Shadow transport secretary Andy McDonald moved the motion in the Commons, telling MPs that Mr Graying had “fallen desperately short” in his handling of the franchise agreement with Virgin Trains East Coast (VTEC).

Last week, Mr Grayling announced that services on the line would be overseen by the Department for Transport (DfT) from June 24 after it emerged that VTEC had “got their bid wrong” and could no longer operate the franchise.

In a scathing attack, Mr McDonald accused the Transport Secretary of being “asleep at the wheel” and said he was “incapable of being direct with Members of Parliament and the public alike”.

He said: “Stagecoach knew they wouldn’t meet their revenue targets weeks after taking over the East Coast in March 2015; the company was in constant dialogue with the department about it.

“The Secretary of State has been in post since July 2016 and must have known about this for that period of time. Why did he do nothing? Hasn’t this Transport Secretary been asleep at the wheel?”

He added: “The strategic vision embodies a Secretary of State’s approach to his ministerial brief and to announcements in this House, smoke, mirrors, ambiguities, jargon, technicalities, empty aspirations and discourtesy.

“Like his time at justice, this Secretary of State must hope that he be moved on before his wrecking ball approach to decisions at the DfT reveal their true horrors.

“This Secretary of State seems to be incapable of being direct with Members of Parliament and the public alike.

“Given his track record, is it any wonder that no-one takes the East Coast partnership seriously? Where on earth did he come up with it?
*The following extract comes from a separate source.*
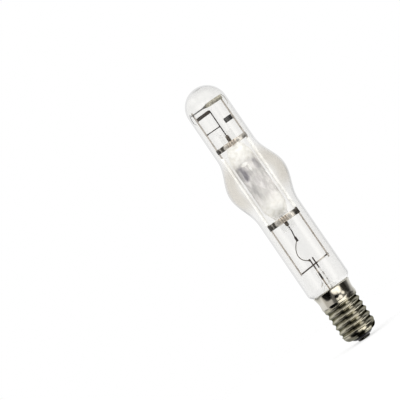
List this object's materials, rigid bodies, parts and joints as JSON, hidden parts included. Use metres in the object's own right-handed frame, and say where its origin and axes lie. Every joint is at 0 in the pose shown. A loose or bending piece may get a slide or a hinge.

In the back of a taxi on the way to Parliament to deliver his statement?”

Virgin trains
Virgin Trains is the third private operator to fail to complete the full length of a contract to run services on the East Coast route (Martin Keene/PA)

GNER was stripped of the route in 2007 after its parent company suffered financial difficulties, while National Express withdrew in 2009.

Services were run by the DfT for six years until VTEC took over in 2015.

Mr Grayling dismissed Labour’s motion, turning to Tory backbenchers to say it was “a lot incoherence”.

He said: “I’m not going to go through line by line the process I’ve been through in the last few months to reach what I believe is the right position for taxpayers and passengers and employees.

“I have been struck by how little Labour understands how the process for a situation like this has to be managed and indeed how little they appear to understand the financial structure of franchising or rail laws or the fact that Government has to operate within the legalities of the contracts and the laws that exist.”

The motion to slash Mr Grayling’s pay by £2,400 was set to be voted on by MPs on Wednesday afternoon.

Mr Grayling later said he is not intending to permanently renationalise the East Coast main line.

He said: “It’s not my intention that this is a permanent arrangement, but what I am saying – and said all along – is when we move ahead with the full future shape of the LNER we’re not going to do everything exactly in the same way because what’s been done in the past on this railway hasn’t worked and I don’t intend to do it again.”

Labour’s Chi Onwurah (Newcastle upon Tyne Central) said: “The Conservatives are ideologically constipated on free markets to the extent that they cannot see the reality of our rail network and what it needs.”

Chi Onwurah attacked the Government's rail policies (PA)
Chi Onwurah attacked the Government’s rail policies (PA)

Paula Sherriff, Labour MP for Dewsbury, said: “I’m quite worried that if we continue to say to the Secretary of State that we’ll cut his pay if he continues some of the incompetencies, that he will actually turn out to be on less than the minimum wage by that point.”

Tory Simon Hoare (North Dorset) said: “If there is any ideology that underpins this debate, it is the vindictiveness of some pettifogging deduction of a ministerial salary.

“(But) an ideology that British Rail was marvellous, that nationalised is best, that the private sector doesn’t know what it is doing.

“It is going backwards and we all know that trains going backwards are not the ideal way of making progress in transport terms, unless of course you are shunting into the sidings, a mode and direction of travel which I hope the Labour Party continues.”